The Problem: The "Bottomless Pit"
Traditionally, when scientists try to calculate how these fast-moving electrons behave, they use an equation called the Dirac equation. Think of this equation as a map that has a terrible flaw: it has a "bottomless pit."
In math terms, the energy levels can go infinitely low (negative infinity). When you try to solve this on a computer, the calculation often falls into this pit and crashes. This is called variational collapse. It's like trying to find the lowest point in a valley, but the valley has a hole that goes straight to the center of the Earth. Your computer gets lost, and the answer is garbage.
The Solution: Folding the Map
The authors decided to use a clever trick proposed decades ago by a scientist named Kutzelnigg. Instead of using the original map (the Dirac operator), they used a squared version of it.
The Analogy:
Imagine the mountain range has peaks (positive energy) and deep, dangerous pits (negative energy).
- The Old Way: You try to walk the whole range, but you keep falling into the pits.
- The New Way (Squared Dirac): Imagine taking a giant piece of paper, folding the bottom half (the pits) up over the top half. Now, the "pits" are flipped upside down and sit on top of the peaks.
- Suddenly, there are no more pits to fall into. The entire landscape is "convex" (like a bowl), meaning if you just look for the lowest point, you are guaranteed to find the true bottom without falling off the edge.
- This makes the calculation stable and allows the computer to find the most precise answer possible.
The Tool: Multiwavelets (The "Smart Zoom")
To solve this folded equation, the authors used a special mathematical tool called Multiwavelets.
The Analogy:
Imagine you are looking at a high-resolution digital photo.
- Old Tools (Gaussian Basis): These are like taking a photo with a fixed number of pixels. If you zoom in on a tiny detail (like the nucleus of an atom), the image gets blurry or pixelated because you didn't have enough pixels there. You have to guess the details.
- Multiwavelets: This is like a smart, adaptive camera.
- When you look at the empty sky (where the electron is far away), it uses a low resolution to save space.
- When you zoom in on the tiny, chaotic center of the atom (the nucleus), it instantly zooms in and adds millions of pixels to capture every tiny detail perfectly.
- It doesn't guess; it calculates exactly what is there, to any level of precision you demand.
Why This Matters
By combining the "Folded Map" (Squared Dirac) with the "Smart Zoom Camera" (Multiwavelets), the authors achieved something remarkable:
- Stability: The calculation no longer crashes into the "bottomless pit."

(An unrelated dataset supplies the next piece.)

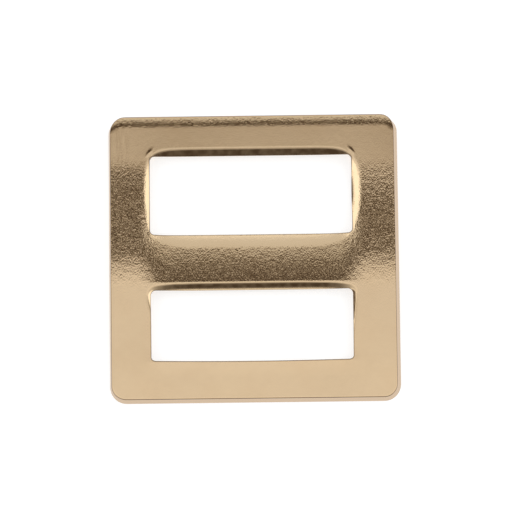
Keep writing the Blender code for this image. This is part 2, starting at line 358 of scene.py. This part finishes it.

- Precision: They can get answers that are incredibly accurate (up to 10 decimal places), which is crucial for heavy elements where relativistic effects change how atoms bond and react.
- Efficiency: They proved that for lighter atoms, this new method is vastly superior to the old way. For very heavy atoms, it's still better, though the "zoom" needs to be extremely aggressive to handle the intense gravity of the heavy nucleus.
The Catch
There is a trade-off. Because the "Smart Zoom" is so detailed and the "Folded Map" requires calculating more complex terms (like squaring the potential energy), the computer has to work harder. It uses more memory and takes longer to run than the old, unstable method.
The Bottom Line
The authors have built a new, robust engine for simulating heavy atoms. They fixed the "crash-prone" nature of old relativistic calculations by folding the math in half and using a tool that zooms in exactly where it's needed. While it's currently a "prototype" that requires a lot of computing power, it paves the way for future software that can predict the properties of heavy materials with unprecedented accuracy.